Up to 10 other people were also treated for injuries.
The attack took place in the town of Ja-Ela, 19km north of Colombo.
Police described the device as a remotely controlled fragmentation mine.
The bomb is commonly used by separatist Liberation Tigers of Tamil Eelam (LTTE).
The group has not claimed responsibility for the assassination.
Dassanayake was not a member of the cabinet and represented the United People's Freedom Alliance party.
Second attack
Hours after the roadside bombing, a second explosion went off in the heart of Colombo, police and local residents said on Tuesday night.
Police said they suspected the later bomb may have targeted a prominent individual travelling near the Colombo Fort area, a high security zone.
There were no immediate details of casualties.
The government announced last week it was ending a ceasefire with the LTTE, that has largely been ignored in recent months.

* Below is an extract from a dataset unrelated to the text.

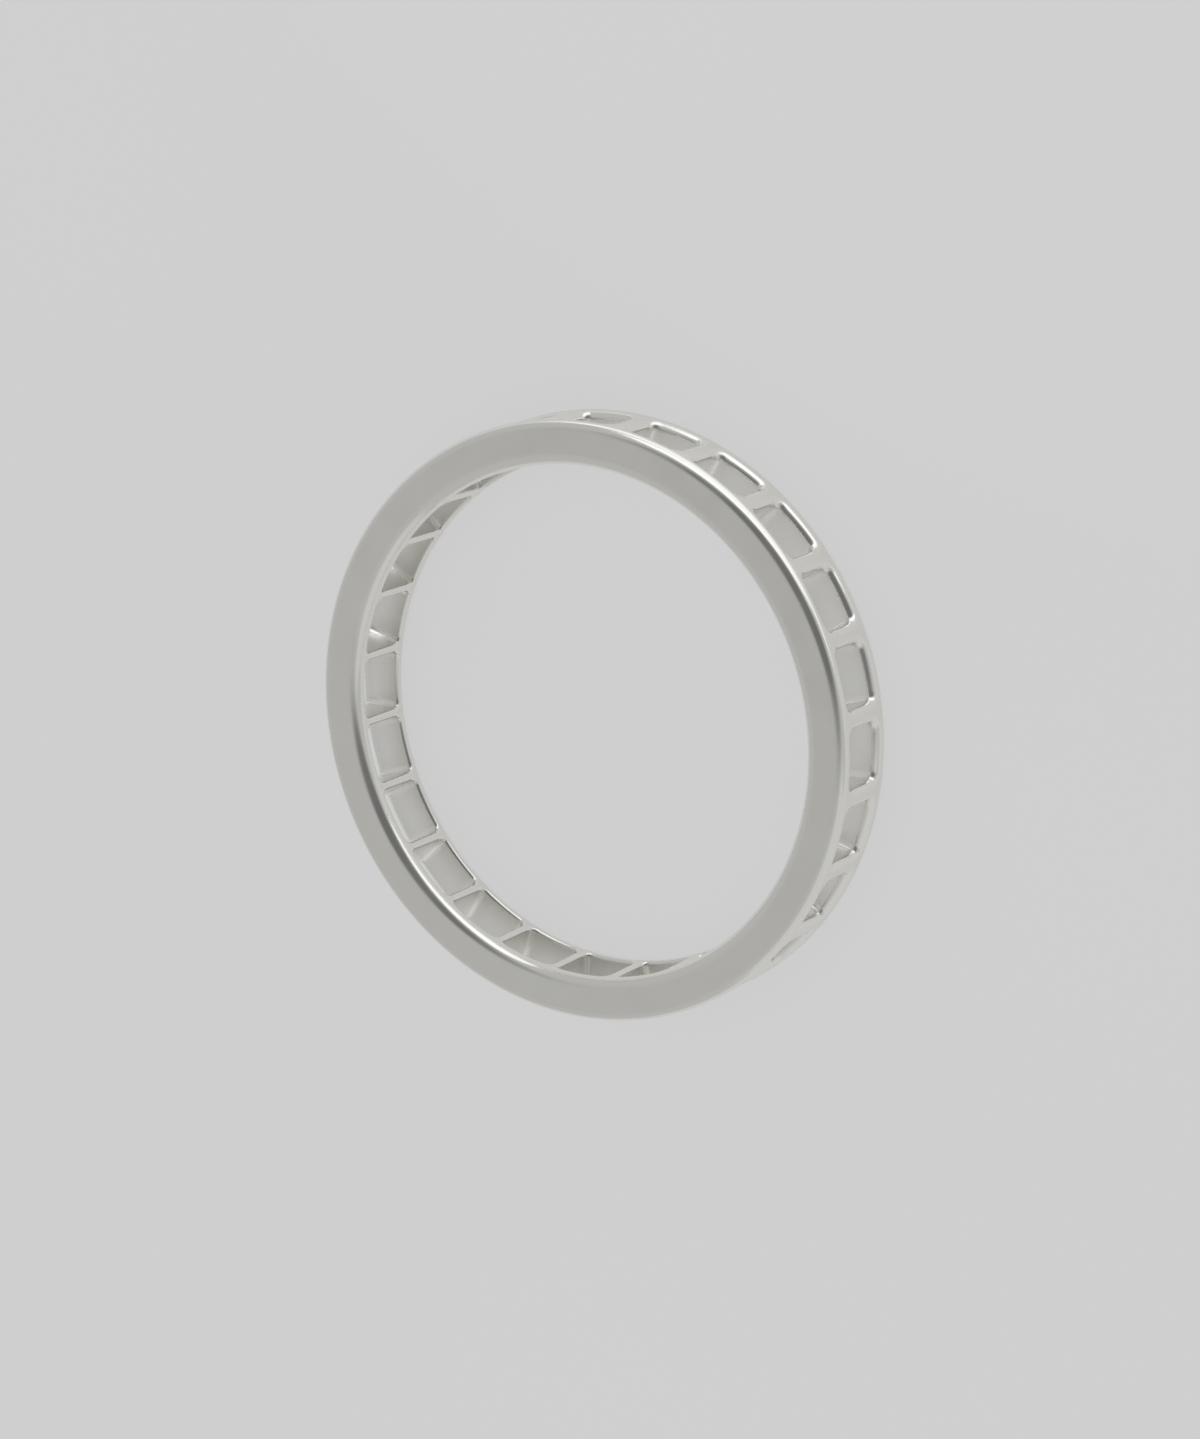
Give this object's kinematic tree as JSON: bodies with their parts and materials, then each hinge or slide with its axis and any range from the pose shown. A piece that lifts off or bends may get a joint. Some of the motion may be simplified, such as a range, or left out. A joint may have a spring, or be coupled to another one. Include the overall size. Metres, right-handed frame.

The truce was signed in 2002 and brokered by a team of Norwegian negotiators.
'Open season'
Paikiasothy Saravanamuttu, a political analyst with the Centre for Policy Alternatives in Colombo, told Al Jazeera that the assassination was not specific to Dassanayake.
"It is an open season in terms for tit-for-tat killings of high-ranking officials from both sides. The fighting is going to intensify and we are going to have these assassinations and counter assassinations."
Saravanamuttu said the ceasefire agreement was not being observed on the ground.
"The government has said it is going to eliminate the LTTE as an organisation by August of this year. In terms of the ethnic conflict, we have to come out with a political proposal."